Possible feedback for this section: (1) Do you disagree with our openness for a broad scope of activities? (2) Do you think that we shouldn’t distinguish between volunteering and management resources? (3) Do you think that more diverse activities on offer doesn’t lead to a more diverse community? (4) Do you find any of these goals irrelevant for an EA local group? (5) Should we encourage our volunteers to work on projects for building the global community? (6) Do you disagree with the goals of influencing the nonprofit sector or academia? (7) Do you think we shouldn’t evaluate each project separately, but rather have a general approach of focusing only on community building?

3. Current Focus

Our biggest current bottlenecks are management resources and funding. This section describes how we prioritize and allocate these resources.

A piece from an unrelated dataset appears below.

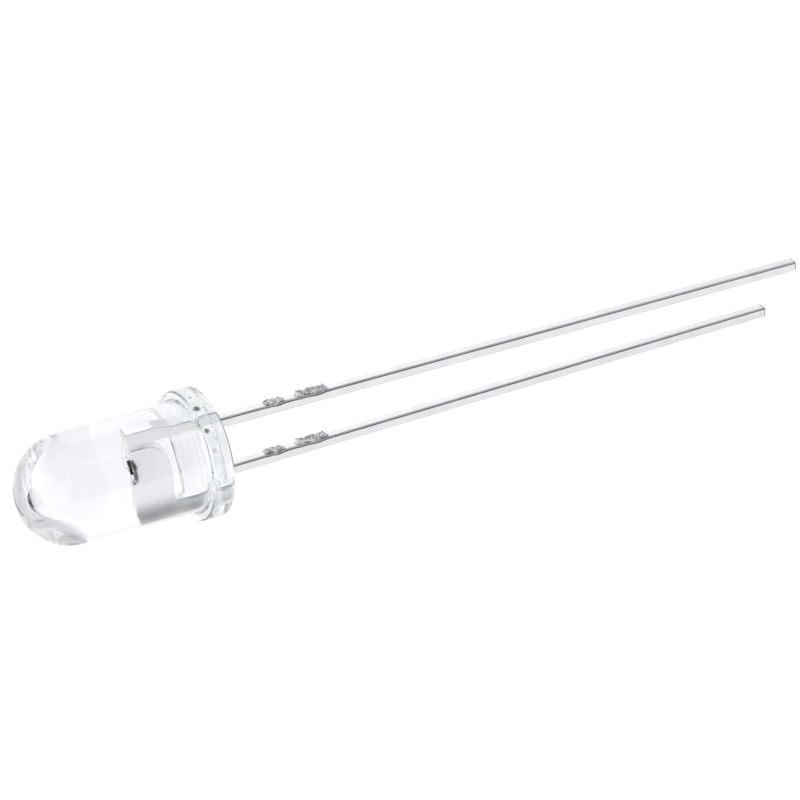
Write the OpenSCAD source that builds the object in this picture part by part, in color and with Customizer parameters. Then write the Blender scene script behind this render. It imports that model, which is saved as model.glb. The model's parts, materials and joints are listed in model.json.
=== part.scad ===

Emphasis on highly-engaged individuals

Since we founded the group two years ago, we encountered a vast interest in EA, with about a hundred participants in most of our events. So far we’ve been approached by 3-6 individuals per month who want to become more involved. But still we don’t have a sufficient number of highly-engaged members who can mentor others or lead activities that would get newcomers into deeper engagement circles. For this reason, we deliberately put more emphasis on the onboarding of members who are more likely to have the ability and capacity to lead projects, and we invest much less in our outreach efforts.

Emphasis on the success rates of our onboarding process

When we first began formulating our onboarding process, we realized we had low rates of success. Most of the individuals who approached us didn’t follow through with activities they showed initial interest in or with learning about EA. Low success rates lead not only to a loss of potential members, but also to a waste of the effort invested in them.

We break down failed cases into three main categories:

  1. Individuals who don’t relate to EA concepts enough to participate and are unlikely to change their disposition.
  2. Individuals who don’t relate to EA concepts due to misconceptions about them or about the community, such as believing it consists only of individuals of a narrow type (e.g. quantitative professions).
  3. Innate difficulty of individuals to commit to new activities, even when they truly want to participate.

How we tackle each of these cases:

If we judge that an individual belongs to category (1), we prioritize our efforts elsewhere.

Most of our attempts at reducing category (2) failures are done by attempting to improve our branding and online material, and less so on an individual basis. You can find our branding strategy below.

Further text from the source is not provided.